Researchers separated potassium through cation-exchange chromatography and standard-sample bracketing (SSB) to measure potassium isotope compositions. Inductively Coupled Plasma Mass Spectrometry (ICP-MS) determined the mean potassium concentrations. Researchers mechanistically explored mean δ⁴¹ K changes. Ab initio calculations predicted potassium isotope fractionation between hydrated potassium and its organic form bound to glutamate and aspartate. The calculations used Cartesian coordinates of optimized potassium-bearing species.

Density Functional Theory (DFT) calculations determined the vibrational frequencies of metal complexes. To calculate the vibrational frequencies, researchers replaced potassium ions with isotopes 39K and 41K with mass values of 38.97 and 40.96, respectively. They calculated amino acid metal complexes in vacuo with potassium bound to carboxyl groups. They also derived beta factors or reduced partition functional ratios for analysis.

D'Agostino & Pearson normality tests investigated Alzheimer's disease and control data deviations from Gaussian distributions. F-tests interrogated variance between data from Alzheimer's patients and controls, and Welch's t-test compared means between the two datasets. Receiver-operating characteristic (ROC) curves indicated the specificity and sensitivity of δ⁴¹ K ratios as AD biomarkers.

Results

Alzheimer's disease patients showed significantly lower average δ⁴¹K ratios than controls. Hydrated potassium also showed lower δ⁴¹K ratios than organically bound potassium. Serum δ⁴¹K values and DFT findings align with literature suggesting the outflow of hydrated potassium ions from the brain to blood (due to Aβ accumulation). This aligned with a measurable reduction in serological δ⁴¹K.
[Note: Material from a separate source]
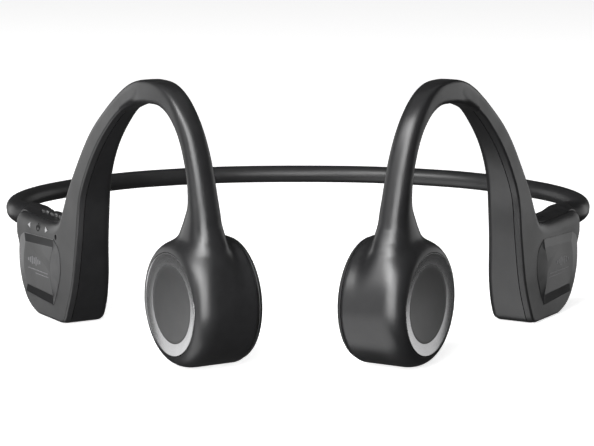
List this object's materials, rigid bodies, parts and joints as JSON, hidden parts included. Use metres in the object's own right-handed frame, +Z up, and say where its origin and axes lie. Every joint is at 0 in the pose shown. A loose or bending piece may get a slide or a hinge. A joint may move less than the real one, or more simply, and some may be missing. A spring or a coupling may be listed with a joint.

The findings suggest an association between altered potassium metabolism and Alzheimer's disease, likely in its early stage. The study indicates that serum δ⁴¹K values could be minimally invasive biomarkers to detect Alzheimer's disease. It is more scalable, stable, and cost-effective than current techniques.

The δ⁴¹K values ranged between -0.15 and -0.97%. The mean δ⁴¹K values were -0.55% in Alzheimer's disease patients and -0.32% among controls (mean difference, 0.2%). Samples treated with K-EDTA and Li-heparin showed markedly different δ⁴¹K values. They were heavier than their serum counterparts. ROC curves yielded an area under the curve (AUC) value of 0.8, 70% sensitivity, and 89% specificity in detecting Alzheimer's disease. Hydrated potassium was the isotopically lightest species in the study. Aspartate and glutamate increase the weight of potassium isotope compositions by 0.4% and 0.2%, respectively. The findings indicated that potassium in hydrated form exhibits a lower isotopic weight than potassium bound in organic compounds.

Conclusion

The study findings showed lighter potassium isotope composition or lower δ⁴¹K values in the serum of Alzheimer's disease patients than in healthy controls. This marker performed well in identifying Alzheimer's disease. Future studies must explore serum δ⁴¹K as a minimally invasive marker for Alzheimer's disease in larger populations. Further research could determine the influence of external factors such as diet on isotopic concentrations in bodily reservoirs such as serum, brain, and organs of the human body.